What did @zubkovmd actually say?
The core claim here is that low testosterone causes high cholesterol because cholesterol is a precursor to testosterone production. When your body senses low testosterone, the doctor suggests, it "pumps more cholesterol" to try to stimulate production. The fix, according to the video: cut sugar, lift heavy, and take supplements.
That's the argument in a nutshell. It's not totally made up, but it's presented with more confidence than the evidence actually supports. The biochemistry is partially real. The clinical leap from that biochemistry to "your high cholesterol is probably a low-T problem" is where things get shaky.
Does the science back this up?
Partially, and with real caveats. The relationship between testosterone and cholesterol exists, but it runs in both directions and it's far more complicated than this video suggests.
Yes, cholesterol is a steroidogenic precursor. Your body converts it into pregnenolone, then into testosterone through a multi-step enzymatic pathway. That part is basic endocrinology. What the video skips is that this pathway is regulated by LH (luteinizing hormone) from the pituitary, not by circulating cholesterol levels themselves. Your liver doesn't produce more cholesterol because testosterone is low. The two systems don't talk to each other that directly.

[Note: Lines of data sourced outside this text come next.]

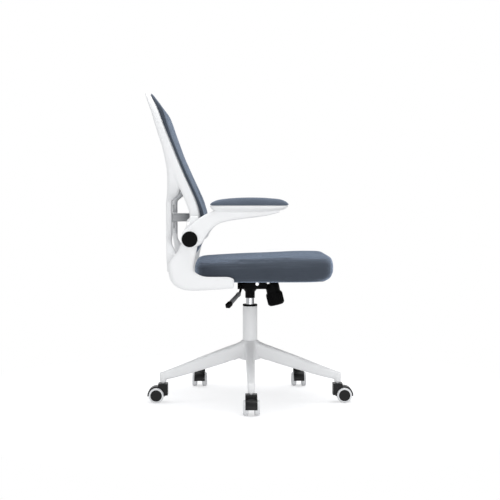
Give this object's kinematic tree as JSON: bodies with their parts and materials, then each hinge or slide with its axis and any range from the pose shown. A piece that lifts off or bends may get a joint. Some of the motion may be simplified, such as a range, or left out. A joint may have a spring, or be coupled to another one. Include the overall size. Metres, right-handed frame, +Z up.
{
  "type": "office chair",
  "caption": "Office chair on a star base with castors: padded seat, mesh back in a ring frame, flip-up padded arms, gas lift, tilt mechanism with tension knob and lever.",
  "frame": {"origin": "on the floor under the centre line of the lift column, seat at its lowest setting", "axes": "+Z up, +X towards the front of the chair, +Y to the sitter's left"},
  "size_m": [0.6918, 0.6888, 1.035],
  "materials": {
    "white_plastic": "satin moulded nylon",
    "black_plastic": "fine moulded grain",
    "zinc_steel": "bright zinc plate",
    "white_nylon": "satin wheel tread",
    "chrome_tube": "polished",
    "black_steel": "powder coat",
    "plywood": "birch plywood stained black",
    "seat_fabric": "knitted cloth over foam",
    "back_fabric": "spacer mesh",
    "pad_fabric": "knitted cloth over foam"
  },
  "bodies": {
    "base": {"base_star": "white_plastic", "caster_stems": "zinc_steel", "lift_outer_tube": "white_plastic", "lift_collar": "black_plastic"},
    "lift_rod": {"piston_rod": "zinc_steel"},
    "mechanism": {"lift_cylinder": "chrome_tube", "mechanism_housing": "black_plastic", "tilt_pin": "zinc_steel", "tension_spring": "zinc_steel"},
    "release": {"release_pin": "zinc_steel"},
    "lock": {"lock_block": "black_plastic"},
    "lever": {"height_lever": "black_plastic", "lever_grip": "black_plastic"},
    "seat": {"seat_plate": "black_steel", "seat_board": "plywood", "seat_cushion": "seat_fabric", "frame_bolts": "zinc_steel", "bracket_left": "white_plastic", "bracket_right": "white_plastic", "back_frame": "white_plastic", "back_mesh": "back_fabric", "pivot_caps": "black_plastic"},
    "screw": {"tension_screw": "zinc_steel"},
    "cup": {"spring_cup": "zinc_steel"},
    "knob": {"tension_knob": "black_plastic"},
    "lumbar": {"lumbar_bar": "white_plastic"},
    "arm_l": {"arm_left": "white_plastic", "arm_pad_left": "pad_fabric"},
    "arm_r": {"arm_right": "white_plastic", "arm_pad_right": "pad_fabric"},
    "caster_1": {"caster_hood_1": "black_plastic", "caster_axle_1": "zinc_steel"},
    "wheel_body_1a": {"wheel_1a": "white_nylon", "wheel_disc_1a": "black_plastic"},
    "wheel_body_1b": {"wheel_1b": "white_nylon", "wheel_disc_1b": "black_plastic"},
    "caster_2": {"caster_hood_2": "black_plastic", "caster_axle_2": "zinc_steel"},
    "wheel_body_2a": {"wheel_2a": "white_nylon", "wheel_disc_2a": "black_plastic"},
    "wheel_body_2b": {"wheel_2b": "white_nylon", "wheel_disc_2b": "black_plastic"},
    "caster_3": {"caster_hood_3": "black_plastic", "caster_axle_3": "zinc_steel"},
    "wheel_body_3a": {"wheel_3a": "white_nylon", "wheel_disc_3a": "black_plastic"},
    "wheel_body_3b": {"wheel_3b": "white_nylon", "wheel_disc_3b": "black_plastic"},
    "caster_4": {"caster_hood_4": "black_plastic", "caster_axle_4": "zinc_steel"},
    "wheel_body_4a": {"wheel_4a": "white_nylon", "wheel_disc_4a": "black_plastic"},
    "wheel_body_4b": {"wheel_4b": "white_nylon", "wheel_disc_4b": "black_plastic"},
    "caster_5": {"caster_hood_5": "black_plastic", "caster_axle_5": "zinc_steel"},
    "wheel_body_5a": {"wheel_5a": "white_nylon", "wheel_disc_5a": "black_plastic"},
    "wheel_body_5b": {"wheel_5b": "white_nylon", "wheel_disc_5b": "black_plastic"}
  },
  "joints": [
    {"name": "seat_swivel", "type": "hinge", "parent": "base", "child": "lift_rod", "pos_m": [0, 0, 0.131], "axis": [0, 0, 1], "continuous": true},
    {"name": "seat_height", "type": "slide", "parent": "lift_rod", "child": "mechanism", "axis": [0, 0, 1], "range_m": [0, 0.1]},
    {"name": "seat_tilt", "type": "hinge", "parent": "mechanism", "child": "seat", "pos_m": [0.024, 0, 0.393], "axis": [0, -1, 0], "range_deg": [0, 12], "stiffness_Nm_per_rad": 60, "springref_deg": -28.65, "deforming": ["tension_spring"]},
    {"name": "tension_screw_slide", "type": "slide", "parent": "mechanism", "child": "screw", "axis": [-0.2334, 0, 0.9724], "range_m": [0, 0.0102]},
    {"name": "spring_cup_slide", "type": "slide", "parent": "screw", "child": "cup", "axis": [-0.2334, 0, 0.9724], "range_m": [0, 0.008], "deforming": ["tension_spring"]},
    {"name": "tension_knob_turn", "type": "hinge", "parent": "cup", "child": "knob", "pos_m": [0.0815, 0, 0.361], "axis": [0.2334, 0, -0.9724], "range_deg": [0, 1440]},
    {"name": "tilt_lock", "type": "slide", "parent": "mechanism", "child": "lock", "axis": [0, -1, 0], "range_m": [0, 0.008]},
    {"name": "height_lever_lift", "type": "hinge", "parent": "lock", "child": "lever", "pos_m": [-0.031, -0.0155, 0.383], "axis": [-1, 0, 0], "range_deg": [0, 8]},
    {"name": "release_pin_press", "type": "slide", "parent": "mechanism", "child": "release", "axis": [0, 0, -1], "range_m": [0, 0.0035]},
    {"name": "lumbar_height", "type": "slide", "parent": "seat", "child": "lumbar", "axis": [0, 0, 1], "range_m": [-0.025, 0.025]},
    {"name": "arm_flip_left", "type": "hinge", "parent": "seat", "child": "arm_l", "pos_m": [-0.194, 0.287, 0.554], "axis": [0, -1, 0], "range_deg": [0, 90]},
    {"name": "arm_flip_right", "type": "hinge", "parent": "seat", "child": "arm_r", "pos_m": [-0.194, -0.287, 0.554], "axis": [0, -1, 0], "range_deg": [0, 90]},
    {"name": "caster_swivel_1", "type": "hinge", "parent": "base", "child": "caster_1", "pos_m": [0, -0.308, 0.064], "axis": [0, 0, 1], "continuous": true},
    {"name": "wheel_roll_1a", "type": "hinge", "parent": "caster_1", "child": "wheel_body_1a", "pos_m": [0, -0.33, 0.025], "axis": [1, 0, 0], "continuous": true},
    {"name": "wheel_roll_1b", "type": "hinge", "parent": "caster_1", "child": "wheel_body_1b", "pos_m": [0, -0.33, 0.025], "axis": [1, 0, 0], "continuous": true},
    {"name": "caster_swivel_2", "type": "hinge", "parent": "base", "child": "caster_2", "pos_m": [0.29292, -0.09518, 0.064], "axis": [0, 0, 1], "continuous": true},
    {"name": "wheel_roll_2a", "type": "hinge", "parent": "caster_2", "child": "wheel_body_2a", "pos_m": [0.31493, -0.09518, 0.025], "axis": [0, 1, 0], "continuous": true},
    {"name": "wheel_roll_2b", "type": "hinge", "parent": "caster_2", "child": "wheel_body_2b", "pos_m": [0.31493, -0.09518, 0.025], "axis": [0, 1, 0], "continuous": true},
    {"name": "caster_swivel_3", "type": "hinge", "parent": "base", "child": "caster_3", "pos_m": [0.18104, 0.24918, 0.064], "axis": [0, 0, 1], "continuous": true},
    {"name": "wheel_roll_3a", "type": "hinge", "parent": "caster_3", "child": "wheel_body_3a", "pos_m": [0.18104, 0.22718, 0.025], "axis": [1, 0, 0], "continuous": true},
    {"name": "wheel_roll_3b", "type": "hinge", "parent": "caster_3", "child": "wheel_body_3b", "pos_m": [0.18104, 0.22718, 0.025], "axis": [1, 0, 0], "continuous": true},
    {"name": "caster_swivel_4", "type": "hinge", "parent": "base", "child": "caster_4", "pos_m": [-0.18104, 0.24918, 0.064], "axis": [0, 0, 1], "continuous": true},
    {"name": "wheel_roll_4a", "type": "hinge", "parent": "caster_4", "child": "wheel_body_4a", "pos_m": [-0.18104, 0.22718, 0.025], "axis": [1, 0, 0], "continuous": true},
    {"name": "wheel_roll_4b", "type": "hinge", "parent": "caster_4", "child": "wheel_body_4b", "pos_m": [-0.18104, 0.22718, 0.025], "axis": [1, 0, 0], "continuous": true},
    {"name": "caster_swivel_5", "type": "hinge", "parent": "base", "child": "caster_5", "pos_m": [-0.29292, -0.09518, 0.064], "axis": [0, 0, 1], "continuous": true},
    {"name": "wheel_roll_5a", "type": "hinge", "parent": "caster_5", "child": "wheel_body_5a", "pos_m": [-0.31493, -0.09518, 0.025], "axis": [0, -1, 0], "continuous": true},
    {"name": "wheel_roll_5b", "type": "hinge", "parent": "caster_5", "child": "wheel_body_5b", "pos_m": [-0.31493, -0.09518, 0.025], "axis": [0, -1, 0], "continuous": true}
  ],
  "couplings": [
    {"joint": "tension_screw_slide", "follows": "seat_tilt", "m_per_rad": 0.0485},
    {"joint": "spring_cup_slide", "follows": "tension_knob_turn", "m_per_rad": 0.00031831},
    {"joint": "release_pin_press", "follows": "height_lever_lift", "m_per_rad": 0.0245}
  ]
}
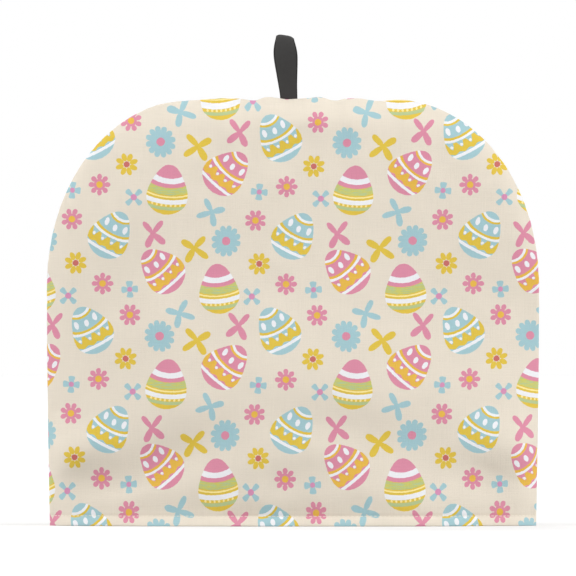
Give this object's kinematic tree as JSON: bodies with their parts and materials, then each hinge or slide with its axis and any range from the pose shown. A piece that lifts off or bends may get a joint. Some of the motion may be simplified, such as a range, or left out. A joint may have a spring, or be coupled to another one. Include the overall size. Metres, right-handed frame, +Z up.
{
  "type": "tea cosy",
  "caption": "Padded fabric tea cosy with a D-shaped outline, open stitched hem and a dark tape loop at the top, standing on its hem.",
  "frame": {"origin": "on the surface it stands on, midway across the open hem and in the plane of the side seam", "axes": "+Z up through the top seam and loop, +X to the right seen from the front, front panel facing -Y"},
  "size_m": [0.321, 0.1004, 0.3199],
  "materials": {
    "printed_cloth": "matt plain-weave cotton, cream ground with a small spring repeat",
    "loop_tape": "matt dark grey woven tape"
  },
  "bodies": {
    "root": {"front_panel": "printed_cloth", "back_panel": "printed_cloth", "hanging_loop": "loop_tape"}
  },
  "joints": []
}
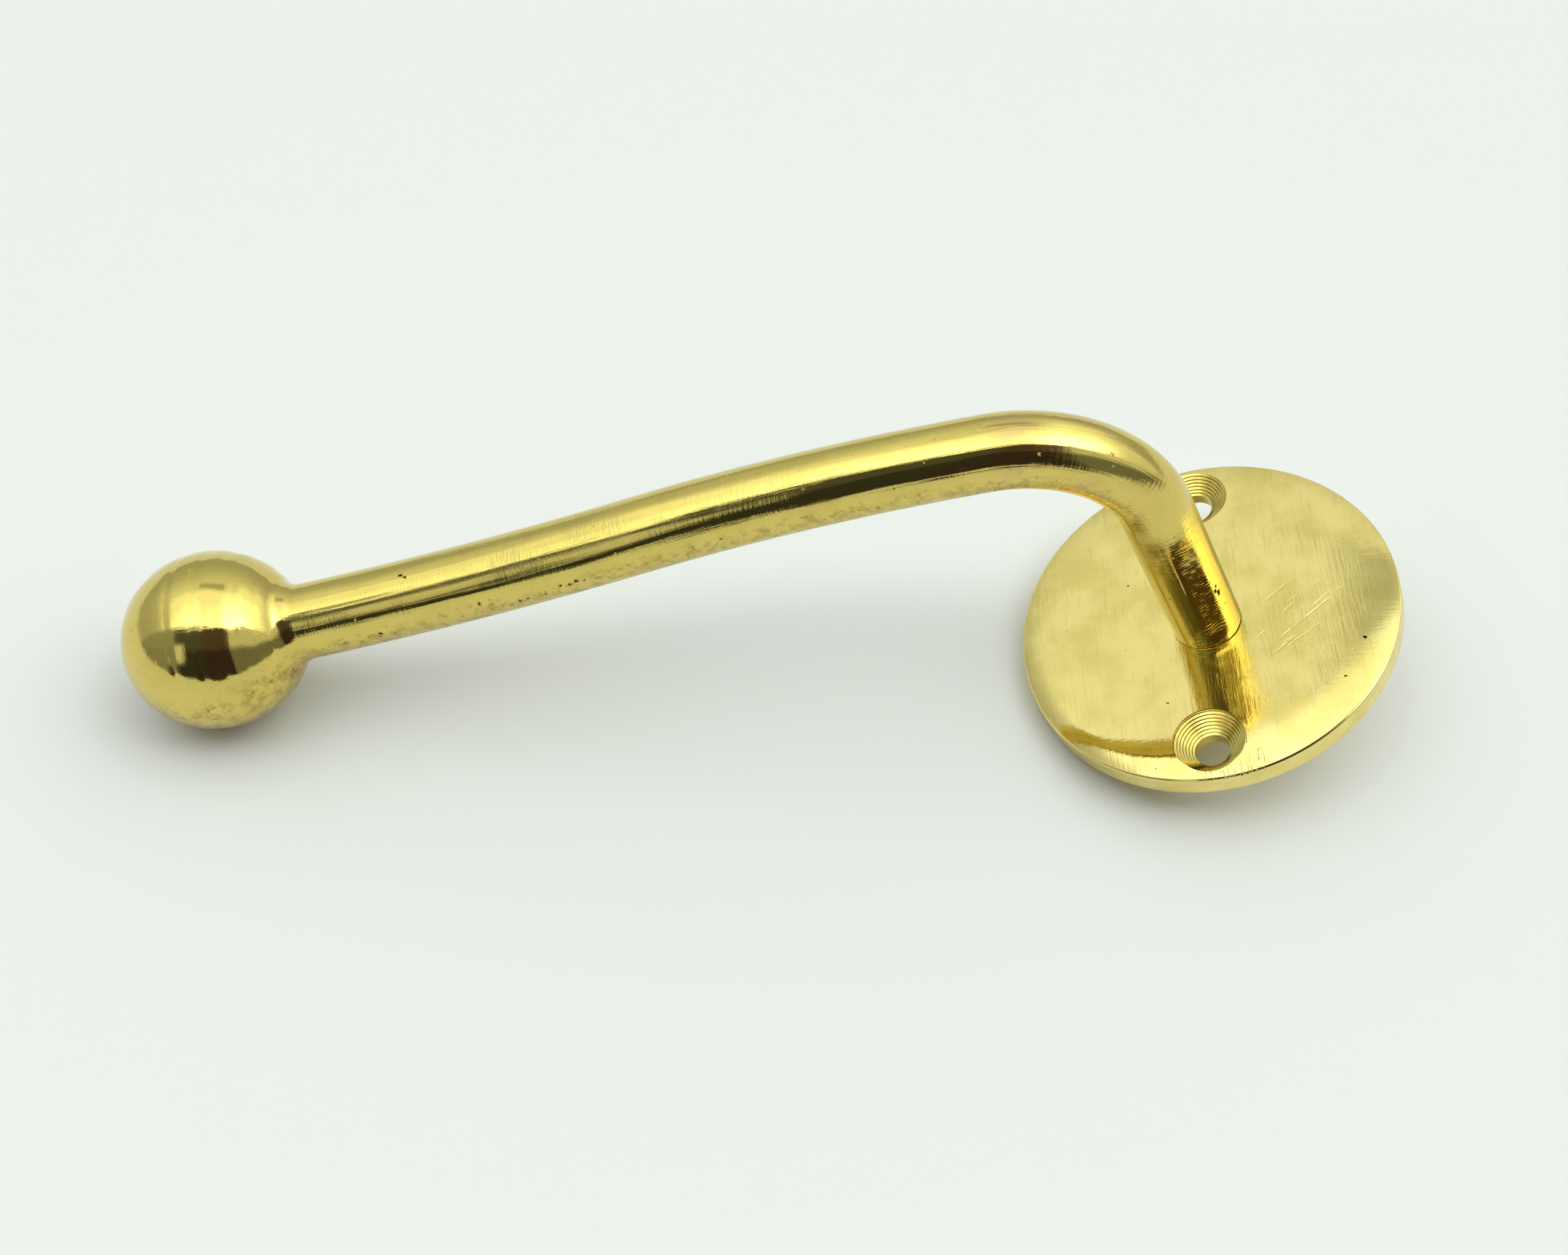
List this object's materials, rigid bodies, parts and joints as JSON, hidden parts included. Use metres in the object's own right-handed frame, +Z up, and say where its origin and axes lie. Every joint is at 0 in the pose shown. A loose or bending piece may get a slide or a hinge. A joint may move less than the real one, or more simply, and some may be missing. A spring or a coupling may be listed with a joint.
{
  "type": "curtain hold-back arm",
  "caption": "Ball-ended bent arm on a round rose, swivelling on a central screw; holds a drawn curtain or a hanging item against a wall.",
  "frame": {"origin": "on the table surface, below the middle of the bounding box, with the part lying as it comes to rest on its rose's edge and its ball", "axes": "+Z up from the table; +X from the ball towards the rose; the arm lies in a plane parallel to XZ, and the rose's face looks up, tilted 20 degrees towards -X"},
  "size_m": [0.1664, 0.05, 0.0512],
  "materials": {
    "polished_rose_brass": "polished, with fine brushing and scratches",
    "polished_cast_brass": "polished casting, with a filed parting line and small casting pits",
    "turned_screw_brass": "as turned, slightly dull"
  },
  "bodies": {
    "rose_body": {"rose": "polished_rose_brass"},
    "arm_body": {"ball_arm": "polished_cast_brass", "joining_screw": "turned_screw_brass"}
  },
  "joints": [
    {"name": "arm_swivel", "type": "hinge", "parent": "rose_body", "child": "arm_body", "pos_m": [0.05845, -0.0011, 0.01224], "axis": [-0.3407, 0, 0.9402], "continuous": true}
  ]
}
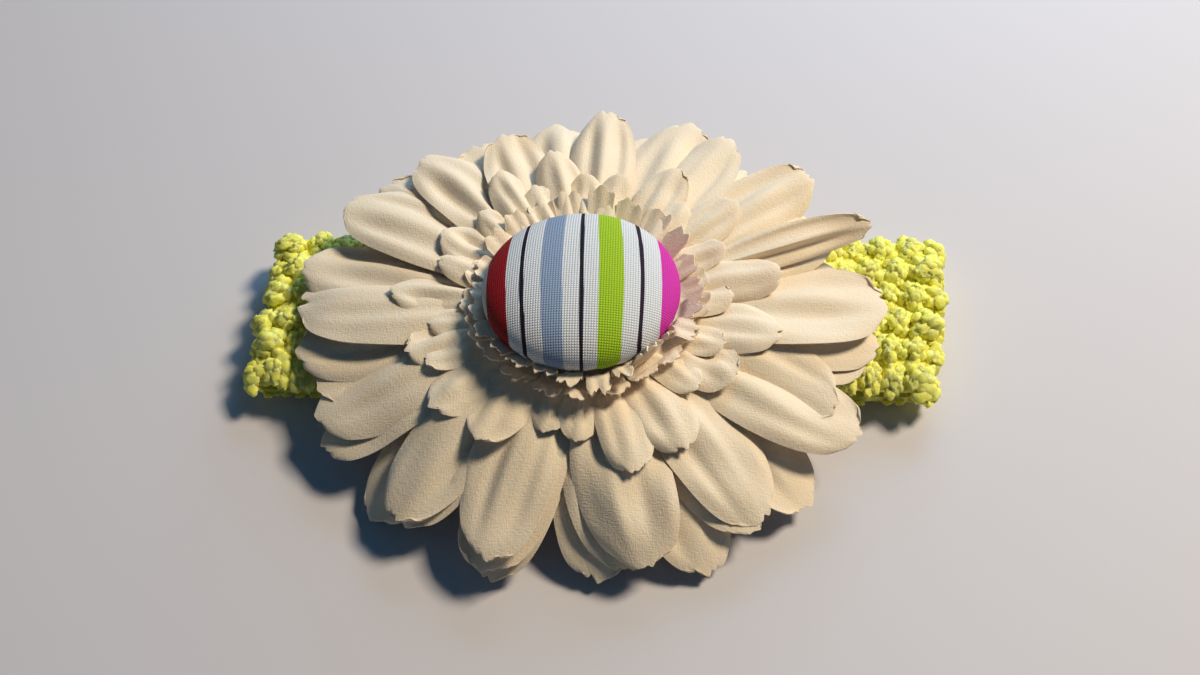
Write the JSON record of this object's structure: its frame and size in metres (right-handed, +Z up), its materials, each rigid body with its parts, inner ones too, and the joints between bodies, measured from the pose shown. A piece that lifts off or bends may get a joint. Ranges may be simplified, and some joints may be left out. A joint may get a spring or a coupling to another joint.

The observational data does show an association. Men with hypogonadism tend to have worse lipid profiles, including higher LDL and triglycerides, lower HDL. A meta-analysis by Corona et al. (2016, Journal of Sexual Medicine) found testosterone replacement in hypogonadal men modestly reduced total cholesterol and LDL. But association is not mechanism, and the mechanism proposed here is oversimplified to the point of being misleading.
What actually drives high cholesterol in most people? Genetics, diet, inactivity, insulin resistance, thyroid dysfunction, and liver disease, among other causes. Low testosterone may be one contributing factor in a subset of patients. It is rarely the primary cause.
What did they get wrong (or right)?
Credit where it's due: the claim that cholesterol is a precursor for testosterone is accurate. The suggestion to reduce sugar, lift weights, and consider supplements for testosterone optimization is broadly consistent with evidence. Resistance training does increase testosterone modestly. Sugar reduction improves insulin sensitivity, which in turn supports testosterone production. These are not bad recommendations.
What's wrong is the causal arrow. Saying your body "will pump more cholesterol" because testosterone is low reverses how the system actually works. The liver regulates cholesterol production through SREBP pathways responding to intracellular cholesterol needs, not to gonadal hormone signals. There is no established feedback loop where low testosterone triggers hepatic cholesterol overproduction.
The video also implies that if dietary changes haven't lowered your cholesterol, testosterone is likely the culprit. That's a significant overreach. The differential diagnosis for refractory hypercholesterolemia includes familial hypercholesterolemia, hypothyroidism, nephrotic syndrome, and medication side effects. Jumping to low testosterone without ruling those out would be a clinical mistake.
Claiming testosterone deficiency causes "severe" symptoms like depression and fatigue is also not a clean statement. Those symptoms overlap with dozens of conditions. Low testosterone can contribute, but framing it as causative without workup is irresponsible.
What should you actually know?
If your cholesterol hasn't responded to diet, get a real workup, not a TikTok differential diagnosis. That means thyroid function (TSH), fasting glucose and insulin, kidney and liver panels, and yes, if clinically indicated, total and free testosterone. In some men with confirmed hypogonadism, TRT has shown modest lipid benefits, but it's not a cholesterol treatment and shouldn't be framed as one.
The supplements claim deserves scrutiny. Some compounds like ashwagandha (Wankhede et al., 2015, Journal of the International Society of Sports Nutrition) and vitamin D show modest evidence for supporting testosterone in deficient men. But "some supplements can help" without naming them is vague enough to be useless or, depending on what someone buys, potentially harmful.
If you're concerned about both low testosterone and high cholesterol, that's a conversation for a physician who can order labs, review your medications, and build an actual treatment plan. A 60-second TikTok video is not that plan.